- Problem to work on -
Give the material again in full, matching it exactly.

— Start Data excerpt —

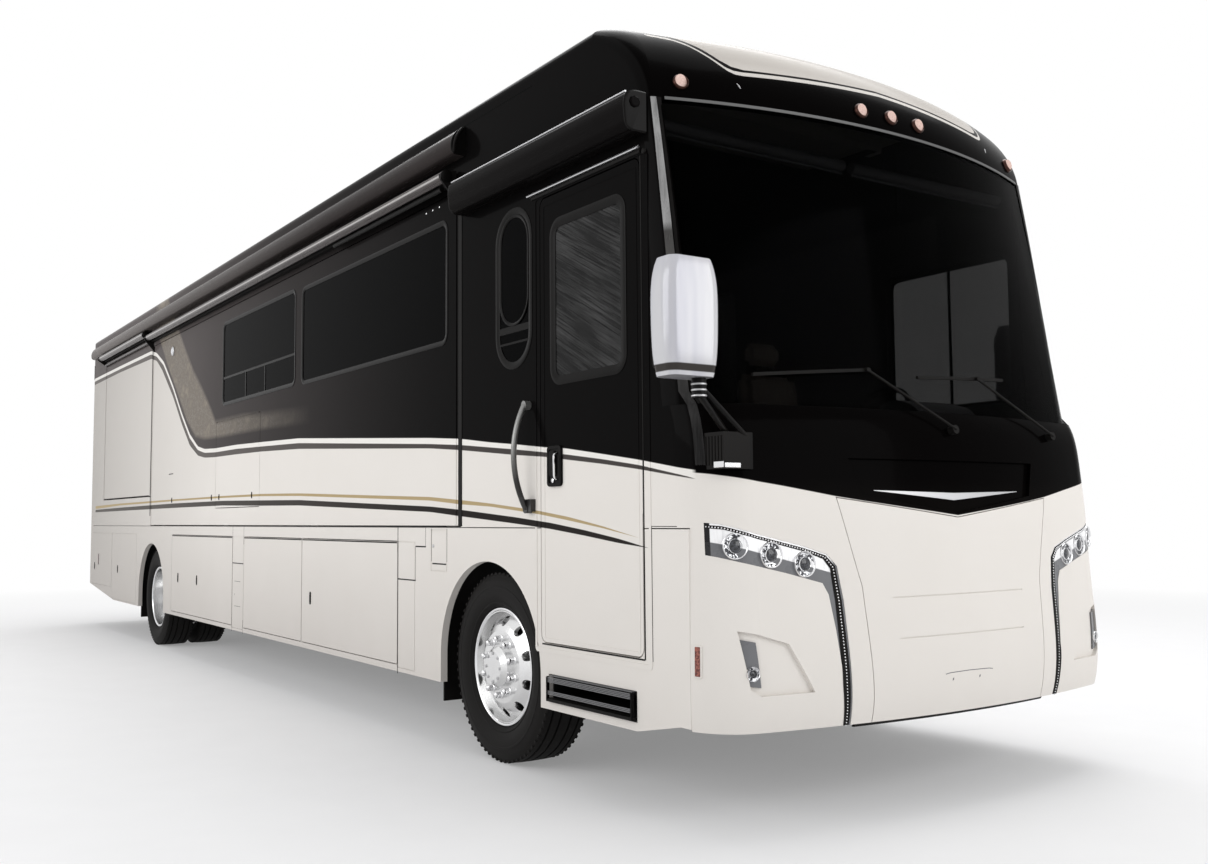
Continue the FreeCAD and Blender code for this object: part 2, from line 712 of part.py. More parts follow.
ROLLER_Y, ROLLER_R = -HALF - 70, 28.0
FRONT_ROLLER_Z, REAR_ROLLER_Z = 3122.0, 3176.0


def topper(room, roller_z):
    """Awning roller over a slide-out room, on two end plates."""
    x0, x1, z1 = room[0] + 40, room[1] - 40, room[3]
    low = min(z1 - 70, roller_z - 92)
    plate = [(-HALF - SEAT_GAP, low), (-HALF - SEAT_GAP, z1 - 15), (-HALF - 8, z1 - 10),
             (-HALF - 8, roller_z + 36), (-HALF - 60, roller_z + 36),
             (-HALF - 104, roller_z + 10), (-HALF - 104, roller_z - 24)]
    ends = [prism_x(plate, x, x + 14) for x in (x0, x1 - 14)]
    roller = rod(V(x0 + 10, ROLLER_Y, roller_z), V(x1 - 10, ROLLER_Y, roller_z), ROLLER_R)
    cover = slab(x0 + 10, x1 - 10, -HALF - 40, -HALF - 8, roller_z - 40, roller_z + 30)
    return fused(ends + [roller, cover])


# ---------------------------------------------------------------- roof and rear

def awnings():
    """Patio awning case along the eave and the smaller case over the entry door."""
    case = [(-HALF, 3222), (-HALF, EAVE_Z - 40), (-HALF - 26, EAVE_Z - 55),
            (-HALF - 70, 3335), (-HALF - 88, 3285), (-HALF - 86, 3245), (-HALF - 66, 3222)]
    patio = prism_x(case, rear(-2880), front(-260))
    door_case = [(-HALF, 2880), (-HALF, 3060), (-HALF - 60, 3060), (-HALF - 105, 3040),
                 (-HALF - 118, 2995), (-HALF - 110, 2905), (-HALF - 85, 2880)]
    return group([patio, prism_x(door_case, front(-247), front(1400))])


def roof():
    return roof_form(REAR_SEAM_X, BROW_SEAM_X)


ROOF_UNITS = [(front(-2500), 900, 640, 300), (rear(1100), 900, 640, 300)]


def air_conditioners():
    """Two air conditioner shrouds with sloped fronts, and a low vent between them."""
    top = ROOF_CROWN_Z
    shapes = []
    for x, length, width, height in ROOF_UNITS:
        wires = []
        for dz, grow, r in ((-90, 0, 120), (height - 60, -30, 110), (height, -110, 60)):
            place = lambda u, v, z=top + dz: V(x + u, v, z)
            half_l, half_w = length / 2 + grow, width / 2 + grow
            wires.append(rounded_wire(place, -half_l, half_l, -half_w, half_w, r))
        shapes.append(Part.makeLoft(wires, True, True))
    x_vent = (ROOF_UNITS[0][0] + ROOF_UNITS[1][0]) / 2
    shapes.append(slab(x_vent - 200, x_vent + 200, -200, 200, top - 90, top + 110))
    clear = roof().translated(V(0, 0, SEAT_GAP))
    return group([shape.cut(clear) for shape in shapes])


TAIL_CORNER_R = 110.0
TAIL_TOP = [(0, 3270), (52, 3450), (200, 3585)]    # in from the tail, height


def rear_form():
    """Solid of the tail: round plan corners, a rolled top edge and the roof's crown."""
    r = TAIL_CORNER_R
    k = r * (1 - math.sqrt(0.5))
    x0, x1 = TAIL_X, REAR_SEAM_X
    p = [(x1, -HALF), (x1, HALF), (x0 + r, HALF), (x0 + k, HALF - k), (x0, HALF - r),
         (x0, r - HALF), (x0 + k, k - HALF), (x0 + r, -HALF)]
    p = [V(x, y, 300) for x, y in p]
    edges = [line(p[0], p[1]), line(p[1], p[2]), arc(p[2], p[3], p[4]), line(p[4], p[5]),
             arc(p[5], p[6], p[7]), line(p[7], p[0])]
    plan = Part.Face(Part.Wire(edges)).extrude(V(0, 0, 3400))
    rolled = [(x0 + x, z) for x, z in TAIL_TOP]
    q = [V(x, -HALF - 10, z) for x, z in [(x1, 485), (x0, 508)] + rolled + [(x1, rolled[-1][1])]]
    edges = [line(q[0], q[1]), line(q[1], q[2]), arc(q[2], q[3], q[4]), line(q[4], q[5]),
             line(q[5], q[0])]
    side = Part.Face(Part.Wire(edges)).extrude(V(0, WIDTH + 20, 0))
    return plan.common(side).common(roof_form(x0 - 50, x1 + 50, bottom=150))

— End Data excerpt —

- Task result -
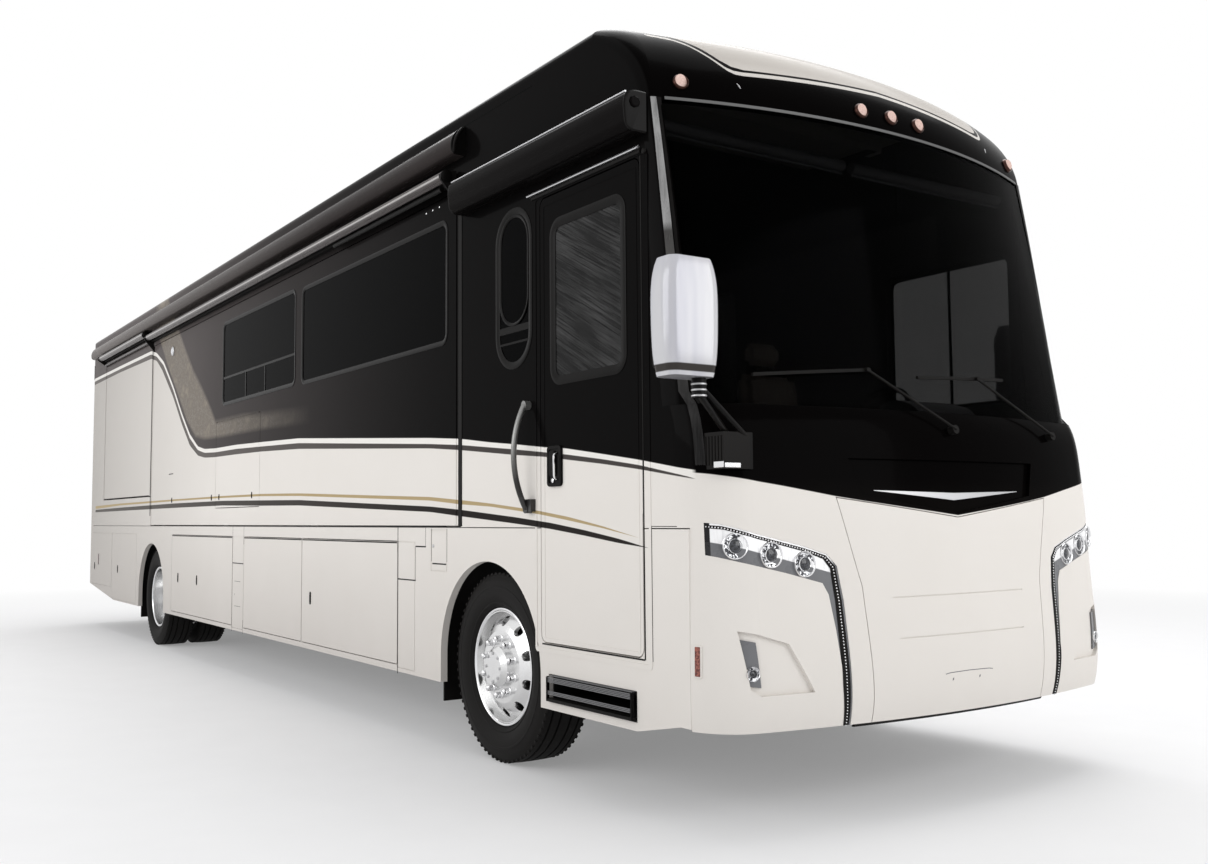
Continue the FreeCAD and Blender code for this object: part 2, from line 712 of part.py. More parts follow.
ROLLER_Y, ROLLER_R = -HALF - 70, 28.0
FRONT_ROLLER_Z, REAR_ROLLER_Z = 3122.0, 3176.0


def topper(room, roller_z):
    """Awning roller over a slide-out room, on two end plates."""
    x0, x1, z1 = room[0] + 40, room[1] - 40, room[3]
    low = min(z1 - 70, roller_z - 92)
    plate = [(-HALF - SEAT_GAP, low), (-HALF - SEAT_GAP, z1 - 15), (-HALF - 8, z1 - 10),
             (-HALF - 8, roller_z + 36), (-HALF - 60, roller_z + 36),
             (-HALF - 104, roller_z + 10), (-HALF - 104, roller_z - 24)]
    ends = [prism_x(plate, x, x + 14) for x in (x0, x1 - 14)]
    roller = rod(V(x0 + 10, ROLLER_Y, roller_z), V(x1 - 10, ROLLER_Y, roller_z), ROLLER_R)
    cover = slab(x0 + 10, x1 - 10, -HALF - 40, -HALF - 8, roller_z - 40, roller_z + 30)
    return fused(ends + [roller, cover])


# ---------------------------------------------------------------- roof and rear

def awnings():
    """Patio awning case along the eave and the smaller case over the entry door."""
    case = [(-HALF, 3222), (-HALF, EAVE_Z - 40), (-HALF - 26, EAVE_Z - 55),
            (-HALF - 70, 3335), (-HALF - 88, 3285), (-HALF - 86, 3245), (-HALF - 66, 3222)]
    patio = prism_x(case, rear(-2880), front(-260))
    door_case = [(-HALF, 2880), (-HALF, 3060), (-HALF - 60, 3060), (-HALF - 105, 3040),
                 (-HALF - 118, 2995), (-HALF - 110, 2905), (-HALF - 85, 2880)]
    return group([patio, prism_x(door_case, front(-247), front(1400))])


def roof():
    return roof_form(REAR_SEAM_X, BROW_SEAM_X)


ROOF_UNITS = [(front(-2500), 900, 640, 300), (rear(1100), 900, 640, 300)]


def air_conditioners():
    """Two air conditioner shrouds with sloped fronts, and a low vent between them."""
    top = ROOF_CROWN_Z
    shapes = []
    for x, length, width, height in ROOF_UNITS:
        wires = []
        for dz, grow, r in ((-90, 0, 120), (height - 60, -30, 110), (height, -110, 60)):
            place = lambda u, v, z=top + dz: V(x + u, v, z)
            half_l, half_w = length / 2 + grow, width / 2 + grow
            wires.append(rounded_wire(place, -half_l, half_l, -half_w, half_w, r))
        shapes.append(Part.makeLoft(wires, True, True))
    x_vent = (ROOF_UNITS[0][0] + ROOF_UNITS[1][0]) / 2
    shapes.append(slab(x_vent - 200, x_vent + 200, -200, 200, top - 90, top + 110))
    clear = roof().translated(V(0, 0, SEAT_GAP))
    return group([shape.cut(clear) for shape in shapes])


TAIL_CORNER_R = 110.0
TAIL_TOP = [(0, 3270), (52, 3450), (200, 3585)]    # in from the tail, height


def rear_form():
    """Solid of the tail: round plan corners, a rolled top edge and the roof's crown."""
    r = TAIL_CORNER_R
    k = r * (1 - math.sqrt(0.5))
    x0, x1 = TAIL_X, REAR_SEAM_X
    p = [(x1, -HALF), (x1, HALF), (x0 + r, HALF), (x0 + k, HALF - k), (x0, HALF - r),
         (x0, r - HALF), (x0 + k, k - HALF), (x0 + r, -HALF)]
    p = [V(x, y, 300) for x, y in p]
    edges = [line(p[0], p[1]), line(p[1], p[2]), arc(p[2], p[3], p[4]), line(p[4], p[5]),
             arc(p[5], p[6], p[7]), line(p[7], p[0])]
    plan = Part.Face(Part.Wire(edges)).extrude(V(0, 0, 3400))
    rolled = [(x0 + x, z) for x, z in TAIL_TOP]
    q = [V(x, -HALF - 10, z) for x, z in [(x1, 485), (x0, 508)] + rolled + [(x1, rolled[-1][1])]]
    edges = [line(q[0], q[1]), line(q[1], q[2]), arc(q[2], q[3], q[4]), line(q[4], q[5]),
             line(q[5], q[0])]
    side = Part.Face(Part.Wire(edges)).extrude(V(0, WIDTH + 20, 0))
    return plan.common(side).common(roof_form(x0 - 50, x1 + 50, bottom=150))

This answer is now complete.